-- start INFORMATION PROVIDED --
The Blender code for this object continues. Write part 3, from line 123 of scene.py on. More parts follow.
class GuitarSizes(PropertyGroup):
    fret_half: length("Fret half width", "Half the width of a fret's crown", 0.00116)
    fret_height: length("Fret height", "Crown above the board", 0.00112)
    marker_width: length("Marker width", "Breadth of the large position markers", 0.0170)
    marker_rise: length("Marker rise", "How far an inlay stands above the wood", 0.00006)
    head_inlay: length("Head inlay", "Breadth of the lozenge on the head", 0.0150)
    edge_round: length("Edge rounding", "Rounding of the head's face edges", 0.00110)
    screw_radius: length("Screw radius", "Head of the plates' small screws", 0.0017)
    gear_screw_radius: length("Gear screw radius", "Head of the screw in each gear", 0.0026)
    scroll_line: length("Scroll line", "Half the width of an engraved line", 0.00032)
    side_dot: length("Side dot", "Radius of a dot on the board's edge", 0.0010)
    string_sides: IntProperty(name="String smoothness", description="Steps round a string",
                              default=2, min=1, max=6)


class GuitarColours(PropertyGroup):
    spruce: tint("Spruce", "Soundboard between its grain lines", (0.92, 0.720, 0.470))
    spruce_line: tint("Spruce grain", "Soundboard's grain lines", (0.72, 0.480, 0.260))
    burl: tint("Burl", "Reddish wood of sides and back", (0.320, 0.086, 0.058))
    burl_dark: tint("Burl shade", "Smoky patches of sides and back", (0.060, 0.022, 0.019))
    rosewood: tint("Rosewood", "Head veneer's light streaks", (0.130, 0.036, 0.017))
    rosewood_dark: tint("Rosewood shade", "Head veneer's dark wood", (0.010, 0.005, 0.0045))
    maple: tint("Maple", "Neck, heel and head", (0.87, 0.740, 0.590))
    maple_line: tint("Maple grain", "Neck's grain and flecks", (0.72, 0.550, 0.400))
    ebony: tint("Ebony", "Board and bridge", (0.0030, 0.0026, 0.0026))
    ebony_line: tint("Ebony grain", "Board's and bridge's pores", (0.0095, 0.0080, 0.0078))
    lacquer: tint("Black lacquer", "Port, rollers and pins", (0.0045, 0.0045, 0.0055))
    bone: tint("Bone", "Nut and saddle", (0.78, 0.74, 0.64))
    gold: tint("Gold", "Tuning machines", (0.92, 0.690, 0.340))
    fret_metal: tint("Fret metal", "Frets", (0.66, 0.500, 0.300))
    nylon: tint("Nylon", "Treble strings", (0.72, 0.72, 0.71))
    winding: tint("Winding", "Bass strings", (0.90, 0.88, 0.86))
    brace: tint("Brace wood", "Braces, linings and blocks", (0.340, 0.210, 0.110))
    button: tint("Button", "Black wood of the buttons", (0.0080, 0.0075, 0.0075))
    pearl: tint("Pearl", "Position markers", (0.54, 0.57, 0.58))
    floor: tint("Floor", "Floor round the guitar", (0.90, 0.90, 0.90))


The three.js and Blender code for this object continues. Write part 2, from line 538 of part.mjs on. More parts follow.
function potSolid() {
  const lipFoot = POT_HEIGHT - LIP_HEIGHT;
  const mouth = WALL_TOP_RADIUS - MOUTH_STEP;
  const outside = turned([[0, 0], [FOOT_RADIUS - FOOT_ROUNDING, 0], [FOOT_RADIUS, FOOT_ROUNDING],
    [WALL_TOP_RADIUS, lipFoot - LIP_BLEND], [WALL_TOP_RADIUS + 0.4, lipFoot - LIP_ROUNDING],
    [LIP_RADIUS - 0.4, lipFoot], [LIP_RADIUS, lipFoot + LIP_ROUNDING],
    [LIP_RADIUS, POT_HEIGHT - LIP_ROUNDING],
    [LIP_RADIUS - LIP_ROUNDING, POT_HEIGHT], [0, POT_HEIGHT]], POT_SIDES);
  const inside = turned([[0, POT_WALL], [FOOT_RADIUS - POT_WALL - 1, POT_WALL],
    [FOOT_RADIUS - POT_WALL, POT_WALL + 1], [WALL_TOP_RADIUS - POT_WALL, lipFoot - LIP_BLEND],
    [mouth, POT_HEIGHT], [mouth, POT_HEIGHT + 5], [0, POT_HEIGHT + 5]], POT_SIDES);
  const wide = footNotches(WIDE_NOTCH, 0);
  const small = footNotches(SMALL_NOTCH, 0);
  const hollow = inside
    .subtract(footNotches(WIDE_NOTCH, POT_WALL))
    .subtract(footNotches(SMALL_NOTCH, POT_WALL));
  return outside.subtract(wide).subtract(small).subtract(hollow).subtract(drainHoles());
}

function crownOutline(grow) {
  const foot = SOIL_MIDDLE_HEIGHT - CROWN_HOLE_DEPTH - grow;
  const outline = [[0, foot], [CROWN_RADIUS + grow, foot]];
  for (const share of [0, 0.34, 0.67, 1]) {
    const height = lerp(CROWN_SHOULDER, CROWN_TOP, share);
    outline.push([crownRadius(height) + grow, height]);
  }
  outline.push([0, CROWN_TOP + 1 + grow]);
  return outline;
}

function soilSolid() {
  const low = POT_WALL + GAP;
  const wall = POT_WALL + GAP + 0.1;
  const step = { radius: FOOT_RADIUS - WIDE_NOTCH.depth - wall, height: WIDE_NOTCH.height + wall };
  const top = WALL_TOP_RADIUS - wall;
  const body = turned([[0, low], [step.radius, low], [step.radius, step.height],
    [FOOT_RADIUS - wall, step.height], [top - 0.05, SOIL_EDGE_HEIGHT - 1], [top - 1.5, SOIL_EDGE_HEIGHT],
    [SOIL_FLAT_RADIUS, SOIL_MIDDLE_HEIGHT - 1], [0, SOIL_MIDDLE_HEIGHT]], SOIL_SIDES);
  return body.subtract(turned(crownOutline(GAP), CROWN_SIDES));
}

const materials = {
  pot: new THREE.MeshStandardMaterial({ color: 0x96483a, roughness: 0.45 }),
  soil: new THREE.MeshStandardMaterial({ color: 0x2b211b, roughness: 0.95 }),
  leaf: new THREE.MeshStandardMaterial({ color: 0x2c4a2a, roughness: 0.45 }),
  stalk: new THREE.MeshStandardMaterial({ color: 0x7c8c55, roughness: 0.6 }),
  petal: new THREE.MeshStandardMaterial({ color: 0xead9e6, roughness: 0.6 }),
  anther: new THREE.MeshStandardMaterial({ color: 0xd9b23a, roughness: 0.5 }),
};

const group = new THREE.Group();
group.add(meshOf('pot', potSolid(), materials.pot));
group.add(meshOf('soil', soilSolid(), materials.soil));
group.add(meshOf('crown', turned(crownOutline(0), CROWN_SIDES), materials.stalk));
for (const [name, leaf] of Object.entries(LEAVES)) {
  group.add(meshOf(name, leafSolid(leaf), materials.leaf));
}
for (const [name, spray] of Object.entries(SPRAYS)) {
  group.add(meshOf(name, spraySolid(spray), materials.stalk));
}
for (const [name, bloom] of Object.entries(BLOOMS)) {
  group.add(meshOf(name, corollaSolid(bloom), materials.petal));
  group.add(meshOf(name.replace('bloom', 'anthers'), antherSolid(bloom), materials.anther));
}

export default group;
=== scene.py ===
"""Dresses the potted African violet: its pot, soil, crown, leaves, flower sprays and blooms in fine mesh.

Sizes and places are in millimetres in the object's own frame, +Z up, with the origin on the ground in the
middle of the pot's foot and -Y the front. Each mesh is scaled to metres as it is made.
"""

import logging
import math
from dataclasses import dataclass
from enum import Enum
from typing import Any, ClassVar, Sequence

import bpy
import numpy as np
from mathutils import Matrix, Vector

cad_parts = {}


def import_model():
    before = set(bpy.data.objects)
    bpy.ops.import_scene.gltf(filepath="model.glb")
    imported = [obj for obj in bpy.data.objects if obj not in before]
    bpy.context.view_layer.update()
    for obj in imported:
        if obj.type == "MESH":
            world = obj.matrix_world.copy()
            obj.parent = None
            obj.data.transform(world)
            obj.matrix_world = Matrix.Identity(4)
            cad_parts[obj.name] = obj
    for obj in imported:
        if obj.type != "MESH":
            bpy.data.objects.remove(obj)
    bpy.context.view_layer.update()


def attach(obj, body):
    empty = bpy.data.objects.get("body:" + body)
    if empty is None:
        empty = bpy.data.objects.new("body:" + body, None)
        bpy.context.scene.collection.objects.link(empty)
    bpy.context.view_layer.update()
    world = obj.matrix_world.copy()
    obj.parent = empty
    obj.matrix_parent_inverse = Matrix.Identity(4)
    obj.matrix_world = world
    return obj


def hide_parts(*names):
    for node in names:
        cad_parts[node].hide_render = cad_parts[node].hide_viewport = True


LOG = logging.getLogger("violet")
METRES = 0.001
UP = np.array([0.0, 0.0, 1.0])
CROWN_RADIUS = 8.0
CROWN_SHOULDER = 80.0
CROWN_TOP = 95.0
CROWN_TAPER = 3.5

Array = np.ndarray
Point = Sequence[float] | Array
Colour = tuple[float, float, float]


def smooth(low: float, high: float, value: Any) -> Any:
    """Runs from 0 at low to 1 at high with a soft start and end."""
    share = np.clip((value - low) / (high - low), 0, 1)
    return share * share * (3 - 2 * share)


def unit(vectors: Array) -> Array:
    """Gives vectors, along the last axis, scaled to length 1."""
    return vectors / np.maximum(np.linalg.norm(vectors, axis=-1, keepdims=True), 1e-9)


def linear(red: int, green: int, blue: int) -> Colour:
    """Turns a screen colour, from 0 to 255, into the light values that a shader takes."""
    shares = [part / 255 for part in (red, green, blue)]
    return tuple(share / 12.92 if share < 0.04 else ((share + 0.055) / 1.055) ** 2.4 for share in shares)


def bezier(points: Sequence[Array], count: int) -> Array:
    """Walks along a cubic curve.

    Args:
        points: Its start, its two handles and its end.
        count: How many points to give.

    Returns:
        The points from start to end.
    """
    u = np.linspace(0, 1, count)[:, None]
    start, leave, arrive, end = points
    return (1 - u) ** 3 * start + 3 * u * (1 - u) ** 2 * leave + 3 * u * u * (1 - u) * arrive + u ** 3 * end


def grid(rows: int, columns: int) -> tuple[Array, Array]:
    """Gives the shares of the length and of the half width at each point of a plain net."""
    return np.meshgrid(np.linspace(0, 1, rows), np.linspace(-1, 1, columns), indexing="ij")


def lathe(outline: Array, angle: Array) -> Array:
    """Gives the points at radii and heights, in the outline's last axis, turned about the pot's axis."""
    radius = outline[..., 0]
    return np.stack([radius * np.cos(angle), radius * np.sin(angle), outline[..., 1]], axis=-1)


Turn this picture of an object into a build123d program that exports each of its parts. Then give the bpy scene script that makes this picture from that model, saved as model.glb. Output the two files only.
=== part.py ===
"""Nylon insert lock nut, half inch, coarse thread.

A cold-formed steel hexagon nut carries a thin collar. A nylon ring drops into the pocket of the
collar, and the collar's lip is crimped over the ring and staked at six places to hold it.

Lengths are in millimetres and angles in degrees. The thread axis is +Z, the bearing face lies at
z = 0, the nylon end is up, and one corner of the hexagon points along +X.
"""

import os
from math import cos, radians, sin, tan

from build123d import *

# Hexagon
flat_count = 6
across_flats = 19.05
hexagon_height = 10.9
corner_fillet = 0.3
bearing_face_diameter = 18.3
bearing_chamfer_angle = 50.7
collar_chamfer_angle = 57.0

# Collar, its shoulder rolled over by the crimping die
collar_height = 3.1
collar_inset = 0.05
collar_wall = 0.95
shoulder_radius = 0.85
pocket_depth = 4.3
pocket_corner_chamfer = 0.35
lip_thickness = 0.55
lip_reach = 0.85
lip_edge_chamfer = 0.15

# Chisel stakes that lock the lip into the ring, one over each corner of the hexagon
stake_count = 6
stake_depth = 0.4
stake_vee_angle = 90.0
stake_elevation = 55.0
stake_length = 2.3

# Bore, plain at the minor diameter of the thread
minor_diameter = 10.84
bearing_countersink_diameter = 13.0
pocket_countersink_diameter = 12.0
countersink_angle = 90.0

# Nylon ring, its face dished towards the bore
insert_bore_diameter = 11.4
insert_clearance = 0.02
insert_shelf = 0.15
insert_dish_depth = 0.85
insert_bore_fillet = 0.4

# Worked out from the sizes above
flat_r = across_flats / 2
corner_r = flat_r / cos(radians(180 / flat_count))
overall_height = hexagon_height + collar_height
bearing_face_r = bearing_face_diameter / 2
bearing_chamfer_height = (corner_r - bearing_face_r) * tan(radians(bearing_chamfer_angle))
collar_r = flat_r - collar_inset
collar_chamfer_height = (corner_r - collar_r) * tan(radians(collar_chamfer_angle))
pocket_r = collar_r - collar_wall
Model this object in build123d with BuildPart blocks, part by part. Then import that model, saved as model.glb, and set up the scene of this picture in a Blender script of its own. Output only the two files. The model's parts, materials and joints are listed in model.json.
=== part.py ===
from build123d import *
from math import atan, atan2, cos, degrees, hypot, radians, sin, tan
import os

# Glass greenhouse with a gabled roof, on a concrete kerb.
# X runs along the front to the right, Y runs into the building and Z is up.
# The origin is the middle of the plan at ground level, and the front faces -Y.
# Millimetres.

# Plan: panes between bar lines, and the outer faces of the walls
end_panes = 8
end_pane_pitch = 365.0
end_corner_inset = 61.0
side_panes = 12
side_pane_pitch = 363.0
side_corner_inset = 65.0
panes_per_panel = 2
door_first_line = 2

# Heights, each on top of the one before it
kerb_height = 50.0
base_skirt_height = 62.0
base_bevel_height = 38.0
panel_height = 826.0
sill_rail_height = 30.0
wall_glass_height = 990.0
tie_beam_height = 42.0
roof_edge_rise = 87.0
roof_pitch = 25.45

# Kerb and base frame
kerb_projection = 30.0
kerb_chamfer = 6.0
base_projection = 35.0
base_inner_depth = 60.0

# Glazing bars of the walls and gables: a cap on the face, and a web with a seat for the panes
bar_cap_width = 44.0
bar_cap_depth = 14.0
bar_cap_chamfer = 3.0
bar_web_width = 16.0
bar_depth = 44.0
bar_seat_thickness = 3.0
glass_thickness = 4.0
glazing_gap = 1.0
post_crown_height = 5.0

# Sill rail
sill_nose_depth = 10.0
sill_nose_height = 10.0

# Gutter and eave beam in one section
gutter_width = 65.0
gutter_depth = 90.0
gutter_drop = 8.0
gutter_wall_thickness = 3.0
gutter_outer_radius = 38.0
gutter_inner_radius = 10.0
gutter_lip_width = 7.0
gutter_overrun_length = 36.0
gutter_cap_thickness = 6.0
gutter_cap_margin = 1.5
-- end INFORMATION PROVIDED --
▶ **TASK OBJECTIVE**
Copy out exactly the lines from the one with "const group = new THREE.Group();" through the one with "obj.matrix_world = world", counting both ends, and no other lines.

▶ **FINAL RESULT**
const group = new THREE.Group();
group.add(meshOf('pot', potSolid(), materials.pot));
group.add(meshOf('soil', soilSolid(), materials.soil));
group.add(meshOf('crown', turned(crownOutline(0), CROWN_SIDES), materials.stalk));
for (const [name, leaf] of Object.entries(LEAVES)) {
  group.add(meshOf(name, leafSolid(leaf), materials.leaf));
}
for (const [name, spray] of Object.entries(SPRAYS)) {
  group.add(meshOf(name, spraySolid(spray), materials.stalk));
}
for (const [name, bloom] of Object.entries(BLOOMS)) {
  group.add(meshOf(name, corollaSolid(bloom), materials.petal));
  group.add(meshOf(name.replace('bloom', 'anthers'), antherSolid(bloom), materials.anther));
}

export default group;
=== scene.py ===
"""Dresses the potted African violet: its pot, soil, crown, leaves, flower sprays and blooms in fine mesh.

Sizes and places are in millimetres in the object's own frame, +Z up, with the origin on the ground in the
middle of the pot's foot and -Y the front. Each mesh is scaled to metres as it is made.
"""

import logging
import math
from dataclasses import dataclass
from enum import Enum
from typing import Any, ClassVar, Sequence

import bpy
import numpy as np
from mathutils import Matrix, Vector

cad_parts = {}


def import_model():
    before = set(bpy.data.objects)
    bpy.ops.import_scene.gltf(filepath="model.glb")
    imported = [obj for obj in bpy.data.objects if obj not in before]
    bpy.context.view_layer.update()
    for obj in imported:
        if obj.type == "MESH":
            world = obj.matrix_world.copy()
            obj.parent = None
            obj.data.transform(world)
            obj.matrix_world = Matrix.Identity(4)
            cad_parts[obj.name] = obj
    for obj in imported:
        if obj.type != "MESH":
            bpy.data.objects.remove(obj)
    bpy.context.view_layer.update()


def attach(obj, body):
    empty = bpy.data.objects.get("body:" + body)
    if empty is None:
        empty = bpy.data.objects.new("body:" + body, None)
        bpy.context.scene.collection.objects.link(empty)
    bpy.context.view_layer.update()
    world = obj.matrix_world.copy()
    obj.parent = empty
    obj.matrix_parent_inverse = Matrix.Identity(4)
    obj.matrix_world = world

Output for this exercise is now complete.